Comedy geeks have long had it that the Hancock shows are the first ever sitcoms. Before Hancock, comedy programmes consisted of sketches punctuated by other variety acts. Hancock’s Half Hour, with its regular, and regularly frustrated, characters, became the blueprint for every sitcom that followed. From the evidence of this programme, that blueprint hasn’t often been bettered.

Josie Long: 'sounds like she's on the verge of laughter at all times'.
Josie Long: ‘sounds like she’s on the verge of laughter at all times’. Photograph: Murdo Macleod

Another comedian, Josie Long, presents Short Cuts, a series that I keep meaning to mention but never get around to. Some radio programmes just chug along being great without any help from reviewers or anyone else. Short Cuts, which gives us a collection of loosely linked mini-documentaries, is one of those shows.
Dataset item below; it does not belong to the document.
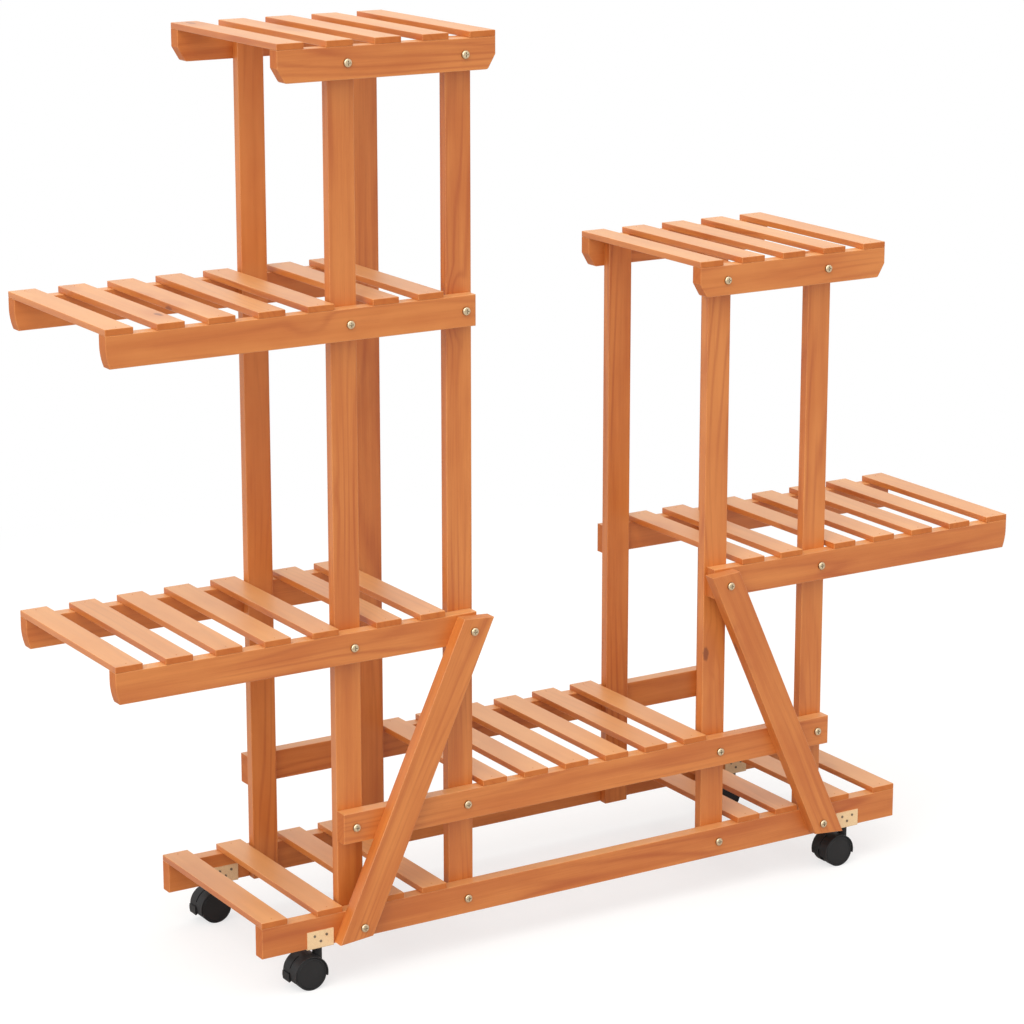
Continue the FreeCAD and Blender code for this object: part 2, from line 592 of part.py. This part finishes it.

This week’s link was “After Dark”, a category stretchy enough to include a man who lost his memory following a motorcycle crash, a woman who reads erotica to elderly people, two managers of rock stars who died young – Danny Goldberg (Kurt Cobain) and Dave Lory (Jeff Buckley), if you must know – and true love that blossomed under a solar eclipse. Each slice of life was just lovely and so heartening to hear: offbeat stories of human experience always make the world seem better. I especially enjoyed the porny book group, whose aged members told the reader that her readings are the highlight of their week.

Long, who sounds like she’s on the verge of laughter at all times, is a kind host, not particularly funny here, but warm. The shows are produced by the independent company Falling Tree, a hallmark of excellence when it comes to radio documentaries. I wonder if these small pieces of art will survive?